April 16: Today's was done around 12:40 p.m. during lunch, outside again at the arboretum after I did errands.

April 17: Did it during lunch, outside, got myself burned/tanned. Sigh. I fear my streak will be broken this weekend (early, I'm expecting it to go next weekend) since Mom will be about. Meh.

April 18-20: All three days I did meditation in bed, trying to get back to sleep, in the wee small hours of 6 a.m. or whatever. Didn't work for the sleeping purpose, I can tell you that. All I can say about this is that it's the one meditation method that works to not be interrupted by Mom if she's still asleep.

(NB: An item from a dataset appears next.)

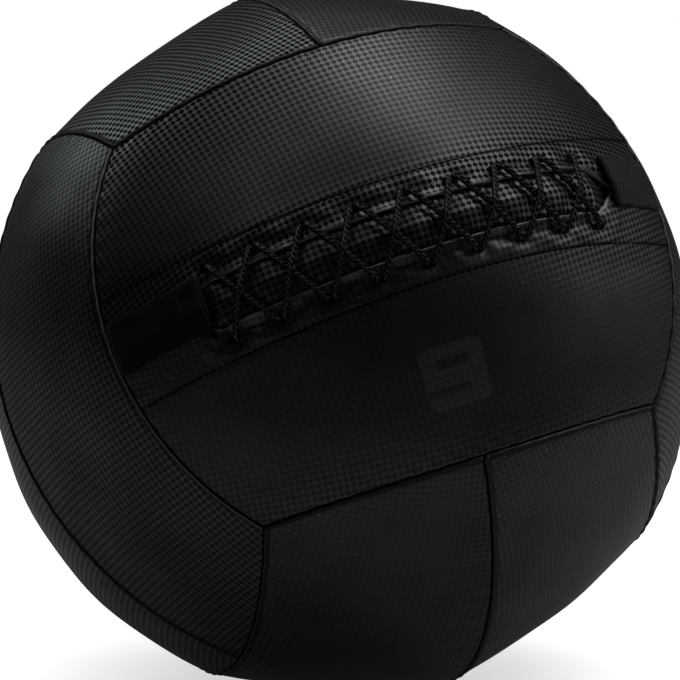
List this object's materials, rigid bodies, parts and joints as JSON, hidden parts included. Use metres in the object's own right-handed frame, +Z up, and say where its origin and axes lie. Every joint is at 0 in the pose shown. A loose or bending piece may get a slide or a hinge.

April 21: Got back late (around 12:40) from my shrink appt/lunch, ended up meditating at my desk again. Nobody interrupted.

So, it is a habit yet? I don't know. Would I miss it if I stopped? I don't know.

What I have learned:

* I do know that I canNOT do The Same Thing Every Day, Same Time, Same Place for this even though the meditation instructor says you should. My schedule is too change-y for that, so I'd rather just do it when I can squish it in.
* I like doing it outside whenever possible, i.e. not nasty windy out. Indoor rooms where one isn't likely to be bothered too much can work.
* Doing it in bed trying to get myself to sleep apparently doesn't work for sleep purposes, but seems to be a plausible way to get around the "I can't meditate without Mom interrupting me" problem. Or the "I had no time to do this all day and now it's 11 p.m. and I still haven't meditated yet" problem. That said, I don't go on a timer for those moments, so who knows if I quite go for ten minutes or not then.
* I guess I am calmer? I'm not sure if I can only blame the meditation for this, or if trying NOT to think about the things that were freaking me out in the first place (say, avoiding the news) can be a factor here too.

But here's the thing: I ran into the former manager of the CC (who recently switched jobs) and she was carrying a big ol' display board. I had to ask what it was, and she said it was a new incentive program to do some kind of healthy whatever for 100 days.

So I might as well do this then, eh?